* begin *
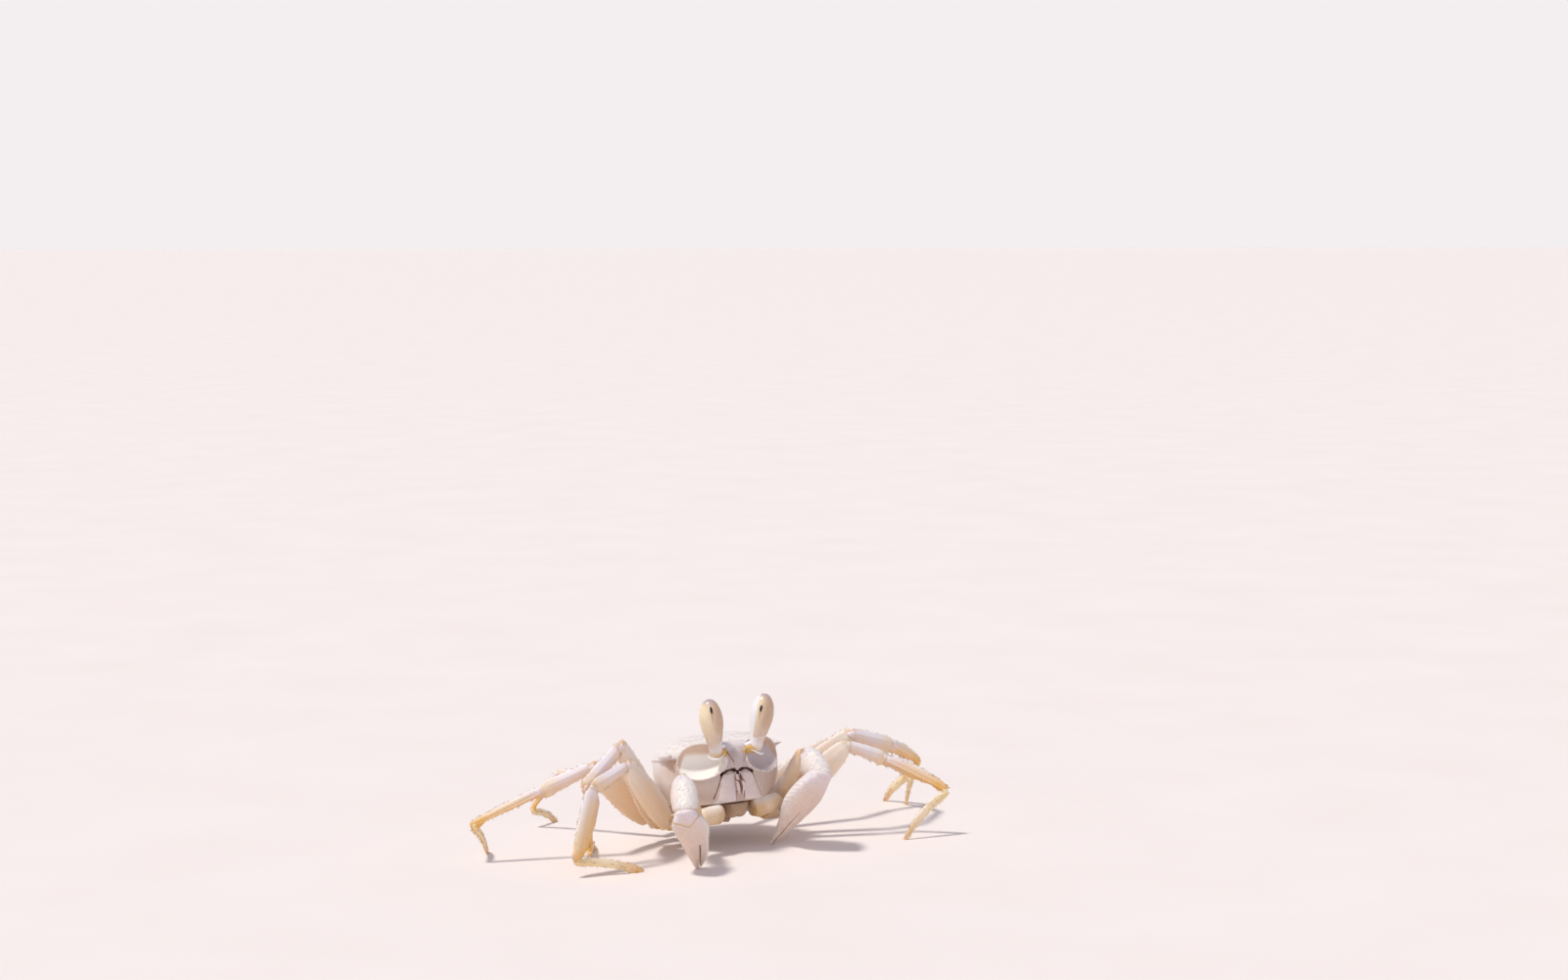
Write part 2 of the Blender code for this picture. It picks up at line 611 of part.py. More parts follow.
def make_hand(side, sign, at, direction, near, room, claw, crab):
    """Palm with its fixed finger, and the movable finger on its inner edge."""
    height = claw["height"]
    peak, split = HAND["peak"], HAND["split"]

    def rise_and_fall(t):
        """Two parts from 0 to 1: up to the peak, and from there to the tips."""
        return math.sin(math.pi / 2 * min(t / peak, 1.0)), max((t - peak) / (1.0 - peak), 0.0)

    def edge(t):
        """Half height of the closed hand."""
        rise, fall = rise_and_fall(t)
        leaf = (HAND["wrist"] + HAND["gain"] * rise) * (1.0 - fall ** HAND["droop"])
        return height * leaf + HAND["tip"] * t

    def middle(t):
        """Place of the gap between the fingers."""
        return height * HAND["grip"] * (1.0 - t)

    def width(t):
        rise, fall = rise_and_fall(t)
        fullness = HAND["wrist_width"] + (1.0 - HAND["wrist_width"]) * rise
        body = height * HAND["thick"] / 2 * fullness * (1.0 - fall ** HAND["width_droop"])
        return body + HAND["tip_half_width"] * fall

    towards = Vector((-sign, 0.0, HAND["lean"]))
    up = (towards - direction * towards.dot(direction)).normalized()
    up = Matrix.Rotation(math.radians(claw["roll"]), 3, direction) @ up
    across = direction.cross(up)
    first = GAP / 2 + room * HAND["wrist_room"]

    def ring_at(t, top, low, wide, lift=0.0):
        ring = []
        for i in range(CLAW_SIDES):
            angle = math.tau * i / CLAW_SIDES
            offset = up * ((top + low) / 2 + (top - low) / 2 * math.sin(angle))
            offset += across * wide * math.cos(angle)
            begin = (first - offset.dot(near)) / direction.dot(near)
            end = -(at.z - lift + offset.z) / direction.z
            ring.append(direction * (begin + (end - begin) * t) + offset)
        return ring

    palm = [ring_at(t, edge(t), -edge(t), width(t)) for t in (*PALM_STATIONS, split)]
    for t in FIXED_FINGER["stations"]:
        palm.append(ring_at(t, middle(t) - GAP / 2, -edge(t), width(t) * FIXED_FINGER["width"]))
    hand = loft("claw_%s_hand" % side, palm, crab, "claw")
    hand.location = at * MM

    blade = []
    for share in FREE_FINGER["stations"]:
        t = FREE_FINGER["start"] + (1.0 - FREE_FINGER["start"]) * share
        wide = width(t) * FREE_FINGER["width"]
        blade.append(ring_at(t, edge(t), middle(t) + GAP / 2, wide, FREE_FINGER["lift"]))
    finger = loft("claw_%s_finger" % side, blade, crab, "claw")
    finger.location = at * MM


def stand_over_origin(crab):
    """Move the crab so that the middle of its box is over the origin."""
    bpy.context.view_layer.update()
    low = Vector((1e9,) * 3)
    high = -low
    for piece in bpy.data.objects:
        if piece.type != "MESH" or piece.hide_render:
            continue
        for vertex in piece.data.vertices:
            point = piece.matrix_world @ vertex.co
            low = Vector(map(min, low, point))
            high = Vector(map(max, high, point))
    crab.location = (-(low.x + high.x) / 2, -(low.y + high.y) / 2, -low.z)


def main():
    for item in list(bpy.data.objects):
        bpy.data.objects.remove(item)

    crab = bpy.data.objects.new("crab", None)
    body = bpy.data.objects.new("body", None)
    for holder in (crab, body):
        bpy.context.collection.objects.link(holder)
    body.parent = crab
    body.location = (0, 0, BODY_HEIGHT * MM)
    body.rotation_euler = (math.radians(-BODY_PITCH), math.radians(BODY_ROLL), 0)

    shell = make_carapace(body)
    sternum = make_sternum(body)
    make_abdomen(body)
    seats = []
    for sign, side in ((-1, "right"), (1, "left")):
        make_maxilliped(sign, "maxilliped_" + side, body)
        mouth = make_maxilliped(sign, "mouth_guide", body, GAP)
        boolean(shell, mouth, "DIFFERENCE")
        make_eye(sign, side, body)
        make_claw(side, crab, seats)
        for number in LEGS:
            make_leg(side, number, crab, seats)
    for seat in seats:
        boolean(shell, seat, "DIFFERENCE")
        boolean(sternum, seat, "DIFFERENCE")
    stand_over_origin(crab)


main()
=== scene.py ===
import json
import math

import bmesh
import bpy
import numpy as np
from mathutils import Matrix, Vector

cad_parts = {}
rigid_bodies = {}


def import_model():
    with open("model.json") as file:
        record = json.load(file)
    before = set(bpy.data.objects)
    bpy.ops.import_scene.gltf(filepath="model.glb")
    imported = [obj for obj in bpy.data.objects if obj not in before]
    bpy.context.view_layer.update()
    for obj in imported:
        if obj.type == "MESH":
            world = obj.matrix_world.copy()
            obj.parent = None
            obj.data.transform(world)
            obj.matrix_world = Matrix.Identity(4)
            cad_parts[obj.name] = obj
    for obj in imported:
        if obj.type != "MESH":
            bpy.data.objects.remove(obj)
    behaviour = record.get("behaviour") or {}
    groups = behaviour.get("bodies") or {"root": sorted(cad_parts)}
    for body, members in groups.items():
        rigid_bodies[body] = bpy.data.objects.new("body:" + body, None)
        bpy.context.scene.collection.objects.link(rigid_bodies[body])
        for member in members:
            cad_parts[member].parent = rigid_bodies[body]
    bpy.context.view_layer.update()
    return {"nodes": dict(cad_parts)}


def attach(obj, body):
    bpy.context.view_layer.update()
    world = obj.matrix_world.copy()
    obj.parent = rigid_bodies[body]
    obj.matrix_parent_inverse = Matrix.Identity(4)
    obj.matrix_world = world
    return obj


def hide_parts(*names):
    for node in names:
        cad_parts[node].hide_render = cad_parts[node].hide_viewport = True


for stray in list(bpy.data.objects):
    bpy.data.objects.remove(stray)

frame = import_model()

mm = 0.001                  # shapes are worked out in millimetres and made in metres
rng = np.random.default_rng(11)
sides = (("right", -1), ("left", 1))


def rise(value, start, room):       # 0 up to start, 1 from start + room on
    return np.clip((value - start) / room, 0, 1)


def fall(value, end, room):         # 1 up to end - room, 0 from end on
    return np.clip((end - value) / room, 0, 1)


def bell(value, wide):              # 1 at nought, fading to both sides
    return np.exp(-(value / wide) ** 2)


def boxy(value, power):             # a sine or cosine that fills its corners as the power drops
    return np.sign(value) * np.abs(value) ** power


def around(count):                  # the angles of a ring's points
    return np.arange(count) * math.tau / count


def rgb(red, green, blue):          # a colour as seen, 0 to 255, turned into light
    values = []
    for part in (red, green, blue):
        part /= 255
        values.append(part / 12.92 if part <= 0.04045 else ((part + 0.055) / 1.055) ** 2.4)
    return (*values, 1.0)


# shader maths: a Wire is a node's output that can be added, multiplied and mixed
class Wire:
    def __init__(self, tree, socket=None):
        self.tree = tree
        self.socket = socket

    def make(self, kind, settings=None, sockets=None, out=0):
        node = self.tree.nodes.new(kind)
        for name, value in (settings or {}).items():
            setattr(node, name, value)
        for name, value in (sockets or {}).items():
            if isinstance(value, Wire):
                self.tree.links.new(value.socket, node.inputs[name])
            else:
                node.inputs[name].default_value = value
        return Wire(self.tree, node.outputs[out])

    def maths(self, operation, first, second):
        return self.make("ShaderNodeMath", {"operation": operation}, {0: first, 1: second})

    def __add__(self, other):
        return self.maths("ADD", self, other)

    def __radd__(self, other):
        return self.maths("ADD", other, self)

    def __sub__(self, other):
        return self.maths("SUBTRACT", self, other)

    def __rsub__(self, other):
        return self.maths("SUBTRACT", other, self)

    def __mul__(self, other):
        return self.maths("MULTIPLY", self, other)

    def __rmul__(self, other):
        return self.maths("MULTIPLY", other, self)

    def smooth(self, low, high):        # 0 at low, 1 at high
        return self.make("ShaderNodeMapRange", {"interpolation_type": "SMOOTHSTEP"},
                         {0: self, 1: low, 2: high, 3: 0.0, 4: 1.0})

    def blend(self, without, full):     # colours mixed by this wire
        return self.make("ShaderNodeMix", {"data_type": "RGBA"}, {0: self, 6: without, 7: full}, 2)

    def stretched(self, scale):         # a place stretched along its three axes
        return self.make("ShaderNodeVectorMath", {"operation": "MULTIPLY"}, {0: self, 1: scale})

    def noise(self, scale, detail=3.0, rough=0.5):
        return self.make("ShaderNodeTexNoise", {"noise_dimensions": "3D"},
                         {"Vector": self, "Scale": scale, "Detail": detail, "Roughness": rough})

    def cells(self, scale):
        return self.make("ShaderNodeTexVoronoi", {"feature": "F1"}, {"Vector": self, "Scale": scale})

    def mark(self, name, out=2):        # a number that the mesh carries, or with out 1 a place
        return self.make("ShaderNodeAttribute", {"attribute_name": name}, {}, out)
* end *
> [Exercise details]: Return exactly the lines that run from the top of the listing above to the line containing "return body +", please, keeping both end lines and leaving out everything else.

> [Expected answer]:
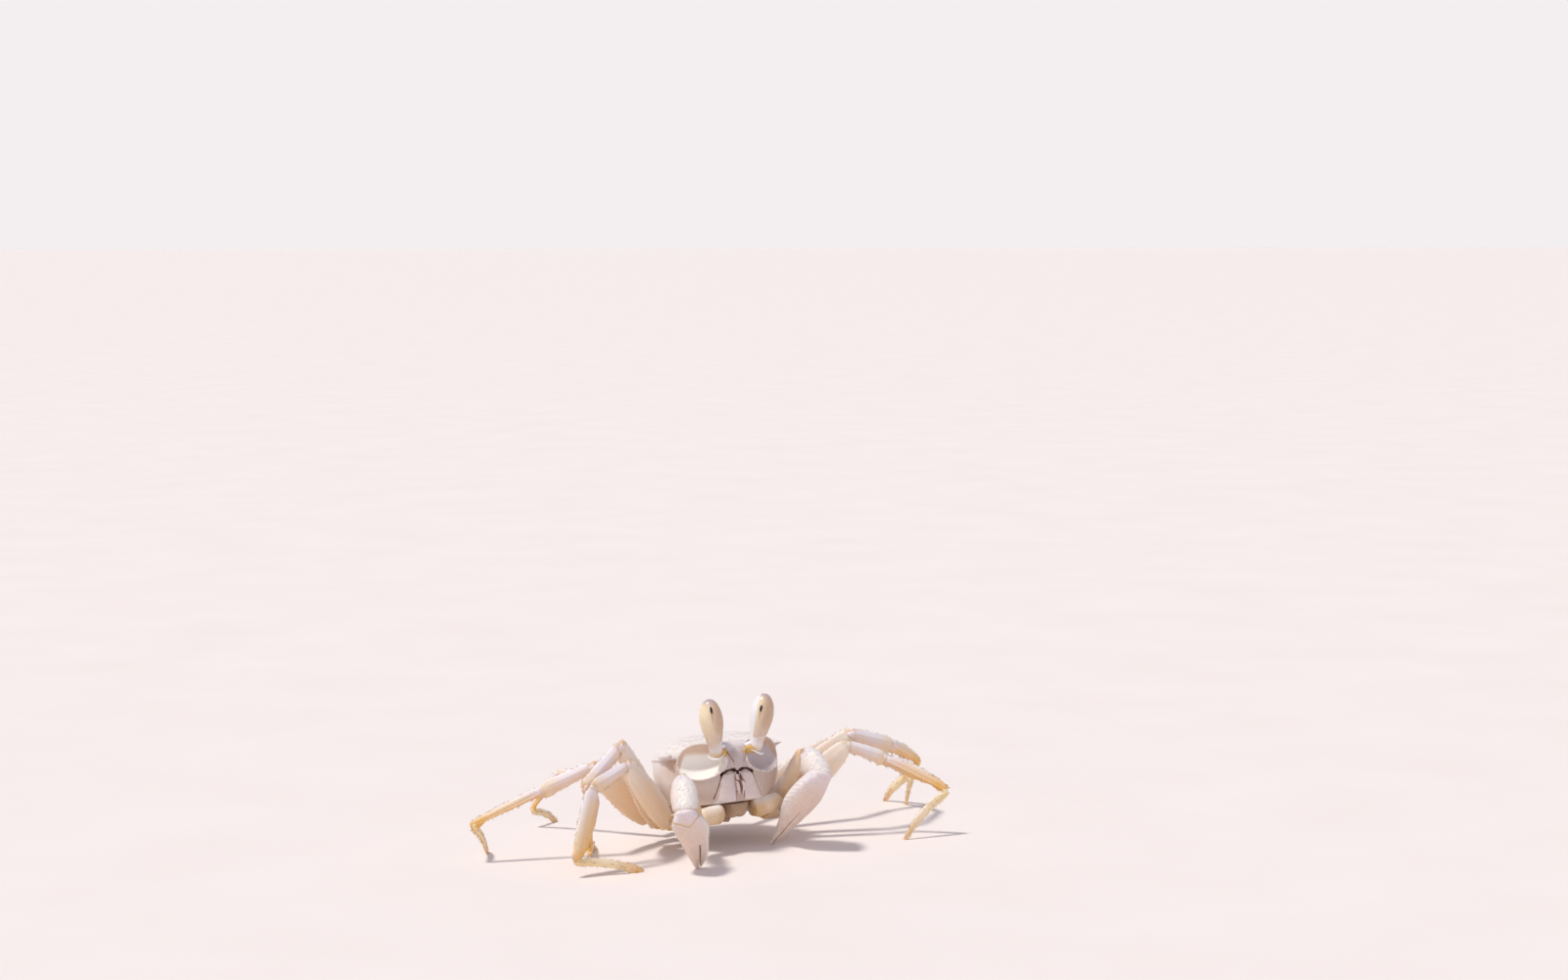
Write part 2 of the Blender code for this picture. It picks up at line 611 of part.py. More parts follow.
def make_hand(side, sign, at, direction, near, room, claw, crab):
    """Palm with its fixed finger, and the movable finger on its inner edge."""
    height = claw["height"]
    peak, split = HAND["peak"], HAND["split"]

    def rise_and_fall(t):
        """Two parts from 0 to 1: up to the peak, and from there to the tips."""
        return math.sin(math.pi / 2 * min(t / peak, 1.0)), max((t - peak) / (1.0 - peak), 0.0)

    def edge(t):
        """Half height of the closed hand."""
        rise, fall = rise_and_fall(t)
        leaf = (HAND["wrist"] + HAND["gain"] * rise) * (1.0 - fall ** HAND["droop"])
        return height * leaf + HAND["tip"] * t

    def middle(t):
        """Place of the gap between the fingers."""
        return height * HAND["grip"] * (1.0 - t)

    def width(t):
        rise, fall = rise_and_fall(t)
        fullness = HAND["wrist_width"] + (1.0 - HAND["wrist_width"]) * rise
        body = height * HAND["thick"] / 2 * fullness * (1.0 - fall ** HAND["width_droop"])
        return body + HAND["tip_half_width"] * fall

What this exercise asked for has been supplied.